Die Kohle-Länder hatten sich Mitte Januar bereits mit Merkel und den zuständigen Bundesministern getroffen. Dabei hatte Finanzminister Olaf Scholz (SPD) laut dem sachsen-anhaltischen Ministerpräsidenten Reiner Haseloff (CDU) langfristige Hilfen zugesagt. Für kommenden Donnerstag ist ein weiteres Treffen geplant. Am Tag danach könnte die Kommission "Wachstum, Strukturwandel und Beschäftigung", wie sie offiziell heißt, ein weiteres Mal zusammenkommen.

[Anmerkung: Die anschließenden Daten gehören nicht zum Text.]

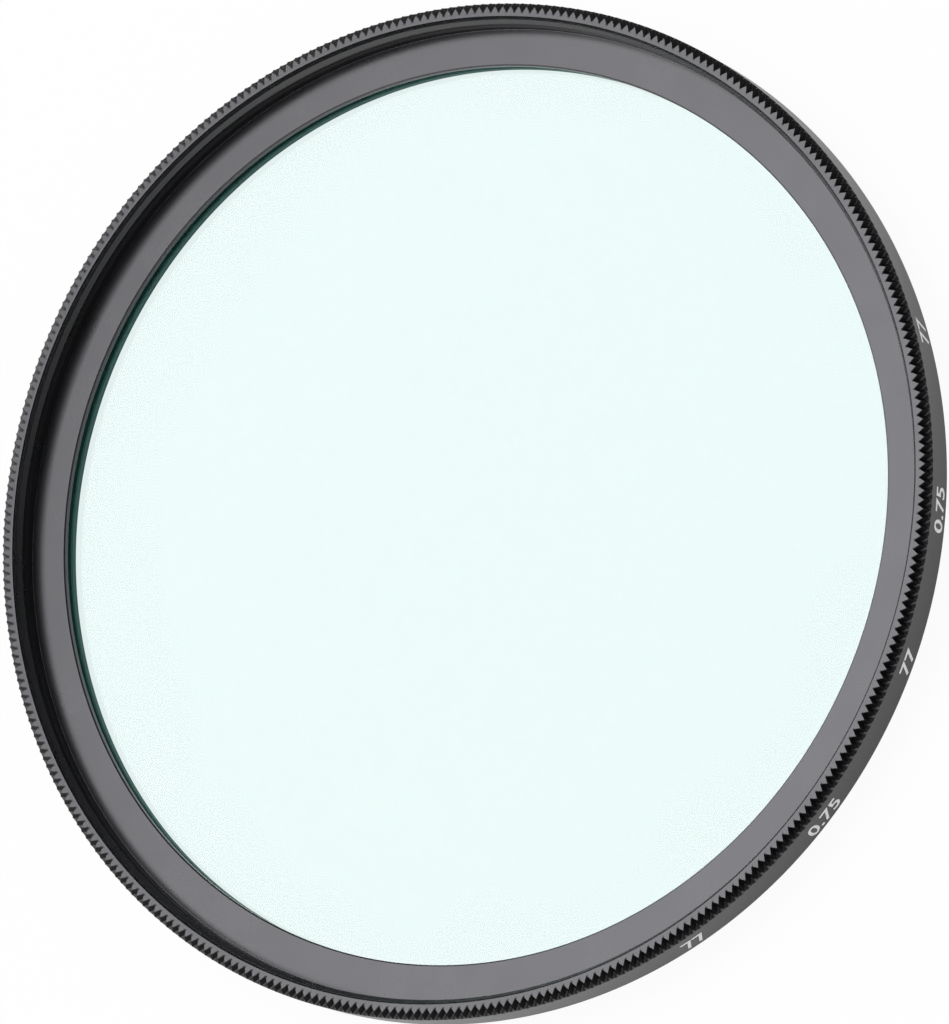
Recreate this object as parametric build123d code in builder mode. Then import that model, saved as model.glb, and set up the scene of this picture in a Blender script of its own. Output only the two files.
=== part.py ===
from build123d import *
from math import cos, radians, sin
import os

os.makedirs("parts", exist_ok=True)

# Screw-in lens filter lying on its lens side, with its front facing +Z, in millimetres.
# The origin is on the optical axis, in the plane where the lens thread ends.

# Lens thread: the same nominal size outside at the rear and inside at the front
thread_diameter = 77.0
thread_pitch = 0.75
thread_radius = thread_diameter / 2
thread_root_radius = thread_radius - 0.61 * thread_pitch
front_crest_radius = thread_radius - 0.4 * thread_pitch
thread_length = 1.8
thread_lead_in = 0.3
relief_width = 0.35

# Rim
rim_radius = 39.8
rim_height = 3.5
rim_edge_break = 0.08
shoulder_z = thread_length
face_z = shoulder_z + rim_height

# Front recess: a short tapered mouth and a bevel down to the thread, then a flat flange round the glass
mouth_radius = 38.57
mouth_depth = 0.55
mouth_taper = 0.08
bevel_top_radius = mouth_radius - mouth_taper
bevel_size = bevel_top_radius - front_crest_radius
bevel_top_z = face_z - mouth_depth
recess_depth = 2.55
flange_z = face_z - recess_depth
flange_thickness = 0.55
aperture_radius = 35.3
aperture_edge_break = 0.1

# Knurl: V grooves that start at the front face and run out on the rim
tooth_count = 360
tooth_depth = 0.45
groove_depth_at_face = 0.83
crest_run = 0.5
groove_narrow_run = 0.62
groove_narrow_depth = 0.25
groove_run = 0.7

# Glass disc, seated against the back of the flange
glass_radius = 36.6
glass_thickness = 1.0
glass_edge_break = 0.15
glass_side_clearance = 0.1
glass_bore_radius = glass_radius + glass_side_clearance
glass_front_z = flange_z - flange_thickness
glass_rear_z = glass_front_z - glass_thickness

# Retaining ring, screwed in behind the glass
ring_radius = 37.05
ring_bore_radius = 35.45
ring_thread_clearance = 0.08
ring_thread_overrun = 0.15
ring_thickness = 0.75
ring_edge_break = 0.1
ring_rear_z = glass_rear_z - ring_thickness
slot_count = 2
slot_width = 1.4
slot_depth = 0.4
slot_length = 2.0
slot_outer_radius = ring_radius - 0.45


def star_outline(root_radius):
    """Corner points of a star with one groove and one crest per tooth."""
    half_step = 360 / tooth_count / 2
    points = []
    for tooth in range(tooth_count):
        groove_angle = radians(2 * tooth * half_step)
        crest_angle = radians((2 * tooth + 1) * half_step)
        crest_radius = root_radius + tooth_depth
        points.append((root_radius * cos(groove_angle), root_radius * sin(groove_angle)))
        points.append((crest_radius * cos(crest_angle), crest_radius * sin(crest_angle)))
    return points


# Star-shaped envelope of the knurl: it widens away from the face, steeper and steeper,
# until the whole star is clear of the rim
with BuildPart() as knurl_envelope:
    with BuildSketch(Plane.XY.offset(face_z)):
        with BuildLine():
            Polyline(*star_outline(rim_radius - groove_depth_at_face), close=True)
        make_face()
    with BuildSketch(Plane.XY.offset(face_z - crest_run)):
        with BuildLine():
            Polyline(*star_outline(rim_radius - tooth_depth), close=True)
        make_face()
    with BuildSketch(Plane.XY.offset(face_z - groove_narrow_run)):
        with BuildLine():
            Polyline(*star_outline(rim_radius - groove_narrow_depth), close=True)
        make_face()
    with BuildSketch(Plane.XY.offset(face_z - groove_run)):
        with BuildLine():
            Polyline(*star_outline(rim_radius), close=True)
        make_face()
    with BuildSketch():
        with BuildLine():
            Polyline(*star_outline(rim_radius + tooth_depth), close=True)
        make_face()
    loft(ruled=True)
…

Prozess muss beschleunigt werden

Deutschland steigt schon jetzt langsam aus der Kohle aus, außerdem bis 2022 aus der Atomkraft. Der Prozess muss aber beschleunigt werden, damit die deutschen und internationalen Ziele im Klimaschutz einzuhalten sind. Bei der Verstromung von Braun- und Steinkohle entsteht viel Kohlendioxid (CO2), das in der Atmosphäre den Klimawandel beschleunigt. Laut einem Entwurf des Kommissionskonzepts soll in den Jahren 2023, 2026 und 2029 überprüft werden, wie sich der Kohleausstieg zum Beispiel auf die Entwicklung der Strompreise auswirkt - um falls nötig nachzusteuern.

Die Sitzung der Kohlekommission wurde von Protesten begleitet. Am Morgen demonstrierten Mitglieder der Bergbau-Gewerkschaft IG BCE sowie Umweltaktivisten am Wirtschaftsministerium. Am Mittag sammelten sich Tausende Schüler und Studenten, um lautstark für einen schnellen Kohleausstieg und mehr Klimaschutz zu demonstrieren - einige trugen ihr Anliegen auch direkt der Kommission vor.

Viele Schüler-Demonstrationen

Viele der jungen Demonstranten waren aus anderen Städten angereist. Seit Wochen demonstrieren Schüler freitags für Klimaschutz, statt zur Schule zu gehen. Gesicht der Bewegung "Fridays for Future" (Freitage für die Zukunft) ist die schwedische Schülerin Greta Thunberg, die am Freitag auf der Jahrestagung des Weltwirtschaftsforums in Davos eine Rede hielt.

Wirtschaftsminister Peter Altmaier (CDU) sprach im Ministerium mit Schülern. Er traf auch die jungen Demonstranten vor dem Ministerium. Sie hätten ihr Engagement "nachdrücklich" gezeigt, sagte er mit Blick auf laute Buh-Rufe. Zu ihm kämen aber auch Menschen, die Angst um ihre Jobs hätten. Er nehme die Proteste ernst, sagte der Minister, und forderte die jungen Menschen auf, sich in Parteien zu engagieren.